This is a talk on “Understanding, Detecting and Localizing Partial Failures in Large System Software” paper for distributed systems reading group lead by Aleksey Charapko.

PDF with slides.

Paper

“Understanding, Detecting and Localizing Partial Failures in Large System Software” by Chang Lou, Peng Huang, and Scott Smith. Presented at NSDI 2020.

Paper Abstract

Partial failures occur frequently in cloud systems and can cause serious damage including inconsistency and data loss. Unfortunately, these failures are not well understood. Nor can they be effectively detected. In this paper, we first study 100 real-world partial failures from five mature systems to understand their characteristics. We find that these failures are caused by a variety of defects that require the unique conditions of the production environment to be triggered. Manually writing effective detectors to systematically detect such failures is both time-consuming and error-prone.
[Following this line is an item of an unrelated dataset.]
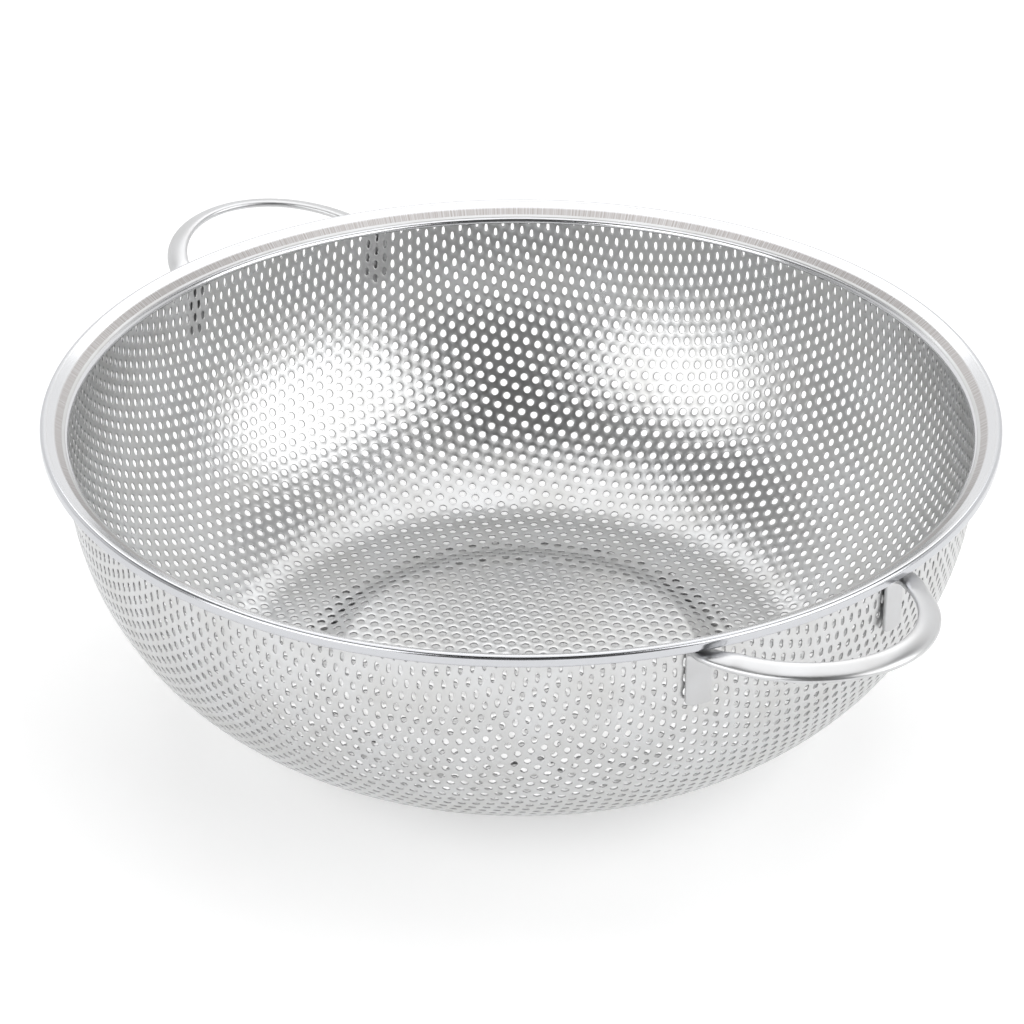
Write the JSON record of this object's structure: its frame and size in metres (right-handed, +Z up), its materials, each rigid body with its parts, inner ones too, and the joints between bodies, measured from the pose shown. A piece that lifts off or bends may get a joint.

We thus propose OmegaGen, a static analysis tool that automatically generates customized watchdogs for a given program by using a novel program reduction technique. We have successfully applied OmegaGen to six large distributed systems. In evaluating 22 real-world partial failure cases in these systems, the generated watchdogs can detect 20 cases with a median detection time of 4.2 seconds, and pinpoint the failure scope for 18 cases. The generated watchdogs also expose an unknown, confirmed partial failure bug in the latest version of ZooKeeper.

References

Errata

Slides 5 and 6 showed incorrect failure hierarchy. The correct hierarchy is Fail-stop ⊂ Omission Failure ⊂ Fail-Recover ⊂ Byzantine Failure. Slides are updated, but video still contains incorrect slides.

See Chapter 2.2 “Abstracting Processes” from Introduction to Reliable and Secure Distributed Programming by Christian Cachin, Rachid Guerraoui, Luís Rodrigues.